J: I love that. And just for a point of clarification, when you said we see them wholly, that’s with a W. We don’t actually…
C: I mean, we see the holy if they want to be coached. That’s a different topic.
J: All right. Thank you, Courtney. So I have one that’s actually pretty related to that. One of the surprises that I think coaching clients sometimes experience is that they’re very, it is really normal.
Whatever they’re dealing with is normal and you’re not going to get any judgment from us. And not just because we’re trained as coaches, not to judge, but because we are starting to through this work, we see and understand that life is hard. Things are complex. It’s hard to figure out. We respond to things in ways that we’re not always proud of.
We all do it and so we’re not after blame or shame. It serves no place in coaching whatsoever. As a matter of fact, I’m going to go one deeper and let you know that when a coach is really serving you, they’re not even really attaching to your story. And I don’t want that to be dismissive, like we’re not hearing your story, like we don’t care about your story.
It’s not that. It’s that we’re listening for something deeper than that. We’re listening for your relationship to your story because we see you as a person who is struggling. With whatever’s happening in their world and for whatever reason you’ve gotten stuck. We’ve all been stuck. And so we’re listening less for WHAT did you do? And then what did they do? And did you do the right thing? We’re not listening for any of that. We’re listening instead to the story you’re telling yourself.
C: And that is a big surprise to people because they’re so attached to their story.
J: Yeah. And I think they expect us to ask more questions about what happened next and then what happened.
And we don’t. And it’s not because we’re not interested or care about the story. It’s that we know that it isn’t going to serve you. It’s not going to serve you. It’s better that we take you really quickly into the place of what’s really going on with you in terms of a relationship to the problem.
C: Yeah. And that probably leads really nicely actually into the second one that I want to share, which is, I do a lot of change transition coaching. So I coach people who are either leading large-scale changes or maybe going through career transitions or succession planning. And one of the greatest attachments that comes up in any change is fear.
When you really unpack it, are you willing to take the step? Are you willing to communicate the thing? Are you willing to make the decision? Fear is the center. And so I think this is the surprising thing for people when you get the coaching, you get the help, you have the support, you muster the courage.
I love the quote, it’s a Jack Canfield quote of everything you want on the other side of fear. I love that. And when people actually get to the place of like, “Oh my gosh, I was going to write the book and I wrote a chapter and nothing happened.” Or “I put my website up” like, yeah, it’s just another day, dude.

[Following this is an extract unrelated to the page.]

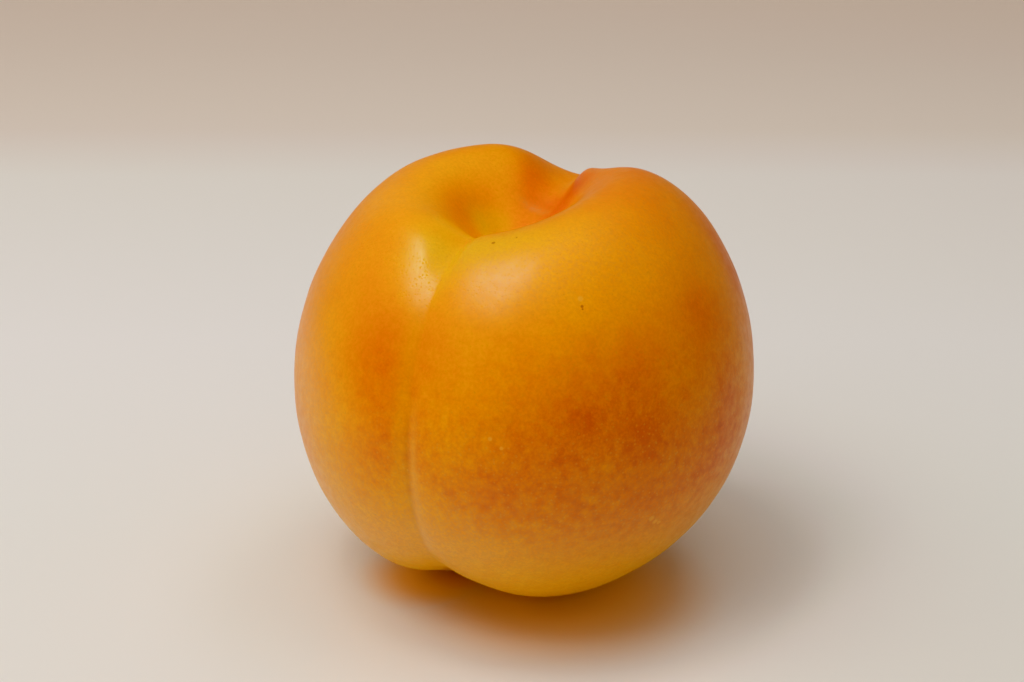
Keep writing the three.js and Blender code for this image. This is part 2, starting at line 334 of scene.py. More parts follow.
# Polar angle, azimuth, half height, half width, redness added.
REDNESS_AND_PAINTED_SHADE_SPOTS = (
    # Round the cavity and in the channel.
    (7, -135, 0.0022, 0.0024, -0.20),
    (7, -80, 0.0018, 0.0030, -0.60),
    (10, -142, 0.0024, 0.0032, -0.18),
    (10, -52, 0.0018, 0.0024, -0.24),
    # Painted shade: the cavity's left wall, darker and redder where it turns away from the light.
    (11.5, -84, 0.0026, 0.0066, 0.26),
    (13, -168, 0.0022, 0.0030, -0.20),
    (15, 150, 0.0034, 0.0028, 0.22),
    (17, -112, 0.0030, 0.0060, -0.10),
    (18, -165, 0.0030, 0.0030, -0.12),
    (18, -162, 0.0060, 0.0022, 0.32),
    (18, -145, 0.0050, 0.0026, -0.10),
    (18, 165, 0.0050, 0.0044, 0.46),
    (20, -14, 0.0034, 0.0036, -0.50),
    (21, -115, 0.0034, 0.0120, -0.24),
    (24, -168, 0.0070, 0.0036, 0.26),
    (24, -50, 0.0040, 0.0080, -0.14),
    (27, 105, 0.0075, 0.0110, 0.22),
    # The smaller cheek.
    (30, -60, 0.0080, 0.0170, -0.20),
    (57, -17, 0.0080, 0.0056, 0.12),
    (80, -38, 0.0200, 0.0100, -0.26),
    (90, -22, 0.0140, 0.0060, -0.08),
    (99, -27, 0.0080, 0.0060, -0.16),
    # Along the suture.
    (42, -8, 0.0080, 0.0050, -0.28),
    (70, -12, 0.0100, 0.0055, 0.16),
    (72, -2, 0.0120, 0.0045, 0.18),
    (72, 6, 0.0090, 0.0040, 0.10),
    (90, -8, 0.0105, 0.0042, 0.12),
    (104, -4, 0.0100, 0.0090, -0.12),
    (106, -12, 0.0060, 0.0060, 0.10),
    (113, -14, 0.0080, 0.0140, -0.24),
    (118, -8, 0.0050, 0.0070, 0.12),
    # The larger cheek.
    (36, 42, 0.0060, 0.0110, -0.16),
    (44, 18, 0.0070, 0.0090, -0.24),
    (44, 40, 0.0080, 0.0120, -0.14),
    (50, 52, 0.0080, 0.0140, -0.14),
    (56, 111, 0.0070, 0.0045, 0.24),
    (58, 60, 0.0090, 0.0090, 0.10),
    (61, 84, 0.0048, 0.0058, 0.14),
    (70, 14, 0.0080, 0.0080, -0.16),
    (72, 86, 0.0170, 0.0070, 0.16),
    (74, 56, 0.0050, 0.0036, 0.16),
    (76, 34, 0.0090, 0.0120, 0.14),
    (79, 42, 0.0024, 0.0022, 0.18),
    (81, 28, 0.0040, 0.0030, 0.12),
    (84, 58, 0.0165, 0.0200, 0.22),
    (84, 86, 0.0060, 0.0045, 0.08),
    (85, 55, 0.0042, 0.0042, 0.26),
    (91, 33, 0.0070, 0.0110, 0.14),
    (98, 19, 0.0050, 0.0050, 0.10),
    (98, 26, 0.0060, 0.0080, 0.10),
    (98, 77, 0.0060, 0.0065, 0.08),
    (104, 58, 0.0100, 0.0180, 0.17),
    (113, 42, 0.0060, 0.0120, -0.04),
    (114, 54, 0.0055, 0.0150, 0.17),
    (117, 79, 0.0040, 0.0045, 0.18),
    (118, 10, 0.0070, 0.0120, -0.20),
    # The side away from the camera.
    (40, -110, 0.0100, 0.0160, -0.08),
    (60, -140, 0.0110, 0.0090, 0.22),
    (66, 128, 0.0120, 0.0100, 0.30),
    (70, -96, 0.0120, 0.0075, 0.18),
    (72, 170, 0.0095, 0.0080, 0.26),
    (76, 166, 0.0040, 0.0030, 0.20),
    (84, -128, 0.0110, 0.0090, 0.24),
    (84, 146, 0.0100, 0.0110, 0.34),
    (88, -126, 0.0040, 0.0034, 0.20),
    (88, 138, 0.0040, 0.0050, 0.22),
    (92, -168, 0.0100, 0.0120, 0.26),
    (96, -90, 0.0080, 0.0080, 0.14),
    (110, -130, 0.0090, 0.0300, -0.16),
    (112, 150, 0.0080, 0.0250, -0.14),
)

# Greenish yellow round the cavity's mouth and at the suture's upper end, with its strength last.
GREENISH_SPOTS = (
    (5, 0, 0.0050, 0.0050, 0.60),
    (8, -128, 0.0020, 0.0026, 0.60),
    (8, -96, 0.0026, 0.0036, 0.85),
    (31, 12, 0.0030, 0.0080, 0.40),
    (32, 36, 0.0040, 0.0100, 0.35),
    (33, -12, 0.0030, 0.0030, 0.40),
    (34, 12, 0.0056, 0.0080, 0.75),
    (35, -10, 0.0060, 0.0050, 0.60),
    (37, 15, 0.0040, 0.0070, 0.28),
    (43, -3, 0.0050, 0.0032, 0.42),
)

# Pale, slightly pink bloom, partly painted sheen and painted light on the lit skin, with its
# strength last.
BLOOM_AND_PAINTED_SHEEN_SPOTS = (
    # The shoulders and the cavity.
    # Painted highlight: a small glint in the cavity.
    (15.5, -171, 0.0012, 0.0028, 0.90),
    (20, -118, 0.0030, 0.0120, 0.25),
    (24, 150, 0.0040, 0.0050, 0.40),
    (27, 100, 0.0060, 0.0090, 0.20),
    (28, -70, 0.0060, 0.0120, 0.40),
    (38, 56, 0.0080, 0.0120, 0.30),
    (40, 92, 0.0120, 0.0120, 0.22),
    (42, 24, 0.0060, 0.0120, 0.55),
    (46, 40, 0.0080, 0.0130, 0.30),
    (48, -62, 0.0110, 0.0110, 0.50),
    # Low on the cheeks.
    (98, 74, 0.0110, 0.0130, 0.12),
    (106, -26, 0.0110, 0.0140, 0.62),
    (106, 46, 0.0110, 0.0230, 0.48),
    (108, 12, 0.0090, 0.0110, 0.60),
    (113, -2, 0.0060, 0.0100, 0.45),
    (119, -8, 0.0060, 0.0100, 0.45),
    # The cheeks' sides.
    (60, 98, 0.0120, 0.0060, 0.30),
    (64, -48, 0.0120, 0.0080, 0.45),
    (82, -30, 0.0120, 0.0060, 0.30),
    (84, -42, 0.0120, 0.0080, 0.60),
    # The side away from the camera.
    (100, -70, 0.0090, 0.0120, 0.55),
    (102, 120, 0.0090, 0.0140, 0.60),
    (104, -120, 0.0090, 0.0160, 0.60),
    (106, 175, 0.0080, 0.0150, 0.55),
)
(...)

You had worked it up around fear, but when you start doing things, taking action in the direction of your dreams. It’s not that big a deal. And when you work with someone to give you that freedom, I think it’s surprising and wonderful. I love doing that coaching because it’s all within you. Sometimes we need a partner to help us see like.

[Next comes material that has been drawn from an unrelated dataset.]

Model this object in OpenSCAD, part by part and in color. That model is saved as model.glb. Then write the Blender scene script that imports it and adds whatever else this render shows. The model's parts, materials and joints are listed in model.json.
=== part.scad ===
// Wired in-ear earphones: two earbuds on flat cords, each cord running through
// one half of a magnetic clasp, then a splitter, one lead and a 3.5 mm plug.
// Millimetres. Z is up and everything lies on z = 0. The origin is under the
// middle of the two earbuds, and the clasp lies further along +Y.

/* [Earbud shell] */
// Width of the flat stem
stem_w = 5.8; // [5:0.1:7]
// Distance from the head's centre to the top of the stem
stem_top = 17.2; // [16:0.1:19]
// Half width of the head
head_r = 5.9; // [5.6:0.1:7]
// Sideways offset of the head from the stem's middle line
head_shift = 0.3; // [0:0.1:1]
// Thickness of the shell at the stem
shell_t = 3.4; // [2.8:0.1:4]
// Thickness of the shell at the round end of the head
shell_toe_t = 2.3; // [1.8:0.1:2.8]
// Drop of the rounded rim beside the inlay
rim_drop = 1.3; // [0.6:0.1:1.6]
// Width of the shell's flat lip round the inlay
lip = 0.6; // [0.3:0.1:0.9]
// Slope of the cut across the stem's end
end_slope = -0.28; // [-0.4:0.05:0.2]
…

J: Yeah. I just got to get over that or step through that. I love that. And once again, it’s related to the final thing that I have for us today. Are you cheating off of me?
C: I did. I did look at your list.
J: Okay. I’m judging you. Yep. Um, which is related to this idea that a really good coach is not actually an advisor.

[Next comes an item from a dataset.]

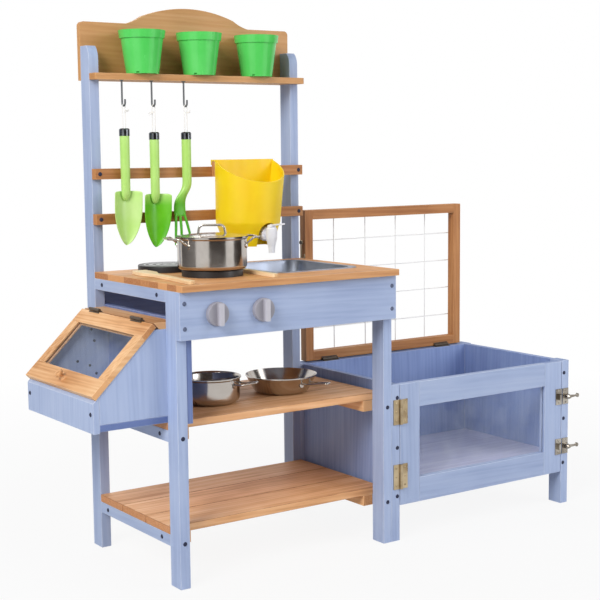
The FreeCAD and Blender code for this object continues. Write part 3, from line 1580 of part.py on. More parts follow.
def build_utensils():
    grip = S.utensil_grip_width / 2
    thick = S.utensil_thickness
    base = S.worktop_height + S.rest_gap
    length = S.utensil_length
    head = S.spatula_width / 2
    neck = length - S.spatula_head
    spatula = [
        Corner(-grip, grip),
        Via(0, 0),
        Corner(grip, grip),
        Corner(grip, neck),
        Corner(head, neck + head * 2, head),
        Corner(head * 7 / 8, length, head / 4),
        Corner(-head * 7 / 8, length, head / 4),
        Corner(-head, neck + head * 2, head),
        Corner(-grip, neck),
    ]
    node("spatula", [padded("Spatula", "XY", [spatula], 0, thick)], S.utensil_end_x, S.utensil_end_y, base,
         (0, 0, 1), SPATULA_ANGLE)
    length = S.spoon_length
    bowl = S.spoon_bowl_width / 2
    neck = length - S.spoon_bowl_length
    spoon = [
        Corner(-grip, grip),
        Via(0, 0),
        Corner(grip, grip),
        Corner(grip * 3 / 4, neck),
        Via(bowl, length - S.spoon_bowl_length / 2),
        Corner(0, length),
        Via(-bowl, length - S.spoon_bowl_length / 2),
        Corner(-grip * 3 / 4, neck),
    ]
    blank = padded("SpoonBlank", "XY", [spoon], 0, thick)
    depth = S.spoon_bowl_depth
    reach = bowl * 3 / 4
    radius = (reach * reach + depth * depth) / (2 * depth)
    ball = DOC.addObject("Part::Sphere", "SpoonHollow")
    bind(ball, "Radius", radius)
    put(ball, 0, length - S.spoon_bowl_length / 2, thick - depth + radius)
    node("spoon", [cut("Spoon", blank, ball)], S.spoon_end_x, S.spoon_end_y, base, (0, 0, 1), SPOON_ANGLE)


def screw_places():
    """Where the heads of the frame's screws show, and which way each one faces."""
    inset = S.screw_inset
    lower = LEG_TOP - S.apron_height + 2 * inset
    upper = LEG_TOP - 2 * inset
    places = [(x, -S.apron_thickness, z, "-Y") for x in (inset, RIGHT - inset) for z in (lower, upper)]
    rails = [top - S.side_rail_height / 2 for top in shelf_levels()]
    places += [(x, 0, z, "-Y") for x in (inset, RIGHT - inset) for z in rails]
    spots = [S.leg_depth + 3 * inset, POST_FRONT - 3 * inset]
    heights = rails + [LEG_TOP - S.side_rail_height / 2]
    places += [(0, y, z, "-X") for y in spots for z in heights]
    bars = [top - S.rail_height / 2 for top in (S.upper_rail_height, S.lower_rail_height)]
    places += [(x, RAIL_FRONT, z, "-Y") for x in (inset, RIGHT - inset) for z in bars]
    half = S.planter_board / 2
    box_x = (PLANTER_INNER[0] - half, PLANTER_INNER[1] + half)
    rise = S.planter_height - S.planter_bottom
    box_z = [S.planter_bottom + rise * share for share in PLANTER_SCREW_SHARES]
    places += [(x, 0, z, "-Y") for x in box_x for z in box_z]
    bin_z = BIN_FLOOR + 3 * inset
    places += [(-S.bin_reach, y, bin_z, "-X") for y in (S.leg_depth + inset, POST_FRONT - inset)]
    return places


def build_screws():
    radius = S.screw_head_radius
    height = S.screw_head_height
    head = [Corner(0, 0), Corner(radius, 0), Corner(radius * 3 / 4, height), Corner(0, height)]
    node("frame_screws", [turned("ScrewHead", head, *place) for place in screw_places()])


def set_origin():
    """Move the origin to the middle of the whole outline, on the floor."""
    box = FreeCAD.BoundBox()
    for group in NODES.values():
        box.add(group.Shape.optimalBoundingBox(False, False))
    for name, middle in (("origin_x", box.Center.x), ("origin_y", box.Center.y)):
        SHEET.set("B{}".format(ORIGIN_ROWS[name]), "{:.6f}".format(middle))
    DOC.recompute()


def check_document():
    """Stop if any object failed or any sub-part is not sound."""
    for thing in DOC.Objects:
        if {"Invalid", "Error"} & set(thing.State):
            raise RuntimeError("{} ({}) failed: {}".format(thing.Label, thing.Name, thing.State))
    for label, group in NODES.items():
        shape = group.Shape
        if shape.isNull() or not shape.isValid() or not shape.Solids:
            raise RuntimeError("{} has no sound shape".format(label))


def main():
    build_legs()
    build_aprons()
    build_rails_and_shelves()
    build_worktop()
    build_high_shelf()
    build_bin()
    build_bin_lid()
    build_planter()
    build_door()
    build_latches()
    build_mesh_lid()
    build_fixed_leaves()
    build_knobs()
    build_plant_pots()
    build_cooking_pot()
    build_pans()
    build_container()
    build_tap()
    build_hooks()
    build_tools()
    build_utensils()
    build_screws()
    DOC.recompute()
    check_document()
    set_origin()
    check_document()
    os.makedirs("parts", exist_ok=True)
    for label, group in NODES.items():
        group.Shape.exportStep("parts/{}.step".format(label))
        print(label, len(group.Shape.Solids), round(group.Shape.Volume))


main()
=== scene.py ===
"""The mud kitchen dressed: boards with eased edges and grain, vessels, tools, strings and fittings."""

import json
import math

import bmesh
import bpy
from mathutils import Matrix, Vector


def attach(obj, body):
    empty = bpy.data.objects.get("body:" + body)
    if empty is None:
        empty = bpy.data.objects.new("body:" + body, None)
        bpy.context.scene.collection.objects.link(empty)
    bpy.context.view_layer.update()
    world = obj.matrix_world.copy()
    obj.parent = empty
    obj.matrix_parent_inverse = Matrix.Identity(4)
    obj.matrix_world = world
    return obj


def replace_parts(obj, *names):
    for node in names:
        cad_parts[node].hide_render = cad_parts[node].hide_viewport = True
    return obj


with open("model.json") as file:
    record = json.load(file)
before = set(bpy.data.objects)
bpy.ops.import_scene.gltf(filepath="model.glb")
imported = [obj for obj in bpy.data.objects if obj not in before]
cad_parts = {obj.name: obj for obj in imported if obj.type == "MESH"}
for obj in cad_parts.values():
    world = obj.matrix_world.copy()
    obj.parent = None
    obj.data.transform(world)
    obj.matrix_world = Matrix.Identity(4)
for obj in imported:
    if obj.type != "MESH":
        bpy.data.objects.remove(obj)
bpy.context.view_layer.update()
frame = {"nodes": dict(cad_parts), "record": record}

MM = 0.001
X, Y, Z = range(3)
WHITE = (1.0, 1.0, 1.0, 1.0)
# The model's origin, in the millimetres that the kitchen was laid out in
MODEL_ORIGIN = Vector((415.152412, 160.0, 0.0))

SLOT_OF = {part["node"]: part["material_slot"] for part in frame["record"]["subparts"]}
BODY_OF = {node: body for body, nodes in frame["record"]["behaviour"]["bodies"].items() for node in nodes}


def place(x, y, z):
    """A point given in the kitchen's millimetres, in the model's frame."""
    return (Vector((x, y, z)) - MODEL_ORIGIN) * MM


def srgb(red, green, blue):
    """A colour as it is seen, 0 to 255, as the values that a shader takes."""
    def linear(value):
        value /= 255
        return value / 12.92 if value <= 0.04045 else ((value + 0.055) / 1.055) ** 2.4
    return linear(red), linear(green), linear(blue), 1.0


# Materials: the range that a noise mostly keeps to, the most that one object's spot in it is moved, and how
# high a fine relief is and how strongly it shows
NOISE_LOW, NOISE_HIGH = 0.3, 0.7
OWN_SHIFT = (3.1, 4.7, 5.3)
FINE_RELIEF, FINE_BUMP, COARSE_BUMP = 0.05 * MM, 0.25, 0.3


class Nodes:
    """The node tree of a material or world under construction."""

    def __init__(self, owner):
        owner.use_nodes = True
        self.tree = owner.node_tree
        self.tree.nodes.clear()

    def node(self, kind, inputs=(), **settings):
        """A new node with its settings, its inputs set to values or fed from sockets."""
        made = self.tree.nodes.new("ShaderNode" + kind)
        for key, value in settings.items():
            setattr(made, key, value)
        for key, value in dict(inputs).items():
            self.feed(made, key, value)
        return made

    def feed(self, node, socket, value):
        if isinstance(value, bpy.types.NodeSocket):
            self.tree.links.new(value, node.inputs[socket])
        else:
            node.inputs[socket].default_value = value

    def calc(self, operation, *values):
        return self.node("Math", dict(enumerate(values)), operation=operation).outputs[0]

    def vector(self, operation, *values):
        made = self.node("VectorMath", dict(enumerate(values)), operation=operation)
        return made.outputs["Value" if operation in ("LENGTH", "DOT_PRODUCT") else "Vector"]

    def split(self, vector):
        return self.node("SeparateXYZ", {0: vector}).outputs

    def span(self, value, low, high, to_low=0.0, to_high=1.0):
        return self.node("MapRange", {0: value, 1: low, 2: high, 3: to_low, 4: to_high}).outputs[0]

    def stretched(self, noise, to_low=0.0, to_high=1.0):
        """A noise with its usual range spread over the range given."""
        return self.span(noise, NOISE_LOW, NOISE_HIGH, to_low, to_high)

    def noise(self, spot, scale, detail=3.0, rough=0.55):
        made = self.node("TexNoise", {"Vector": spot, "Scale": scale, "Detail": detail, "Roughness": rough})
        return made.outputs["Fac"]

    def mix(self, share, first, second, blend="MIX"):
        made = self.node("Mix", {0: share, 6: first, 7: second}, data_type="RGBA", blend_type=blend)
        return made.outputs[2]

    def seen(self):
        """1 for what the camera sees, also in polished metal or through a clear sheet, and 0 for light."""
        rays = self.node("LightPath").outputs
        return self.calc("MAXIMUM", rays["Is Camera Ray"],
                         self.calc("MAXIMUM", rays["Is Glossy Ray"], rays["Is Transmission Ray"]))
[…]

Let me explain. You just said, Courtney, that a coach helps you to get on the other side of fear to, to take action, to, to find your way forward. And that’s really the role of a coach. And that by the way, is not the definition of advice. Coaches believe that the person sitting across from them, the person that they’re coaching, is the one that has all the answers.
It doesn’t mean a coach will never offer advice, but a coach will understand the context within which they’re offering advice. They will never pretend to have the answers for you. And they will. A good one will likely couch it with, my advice may not be as good as I think, but here’s some, some things that are coming up for me that might be helpful to you.
They’re not there to solve your problem. You know, they don’t have the answers. They’re there to help you find the answers. So they’re not going to give you a task list or a prescription. They’re not going to ask you to do anything that specific. They may ask you to think about some things. They may ask you to spend some time reflecting and seeing what additional insight comes up and, and help you on that path.
But they are not actually people that are going to tell you, okay, stand aside. Let me tell you what your problem is and what the answer to that problem is. That’s not how it actually works.
C: And that’s a surprise. If there are people who are trying to get a coach because they are looking for a teacher to give them the answers, it can be surprising in a not-so-good way because really good coaches don’t do that. We believe in you and our job is to help you unlock the connections to your own creativity, your own problems to solve, your own solutions.
J: So someone who is looking for answers, just to not leave you hanging, there’s people out there who can help you with those. They’re typically called mentors. Get yourself in a class, get connected to someone who’s done exactly what you’ve done before and they can give you some advice and some answers.
All right. So that was it. Four things. Yeah. Four things that a lot of people don’t really understand about coaching. And I think knowing it will be really helpful if you’re on a journey to working with a coach.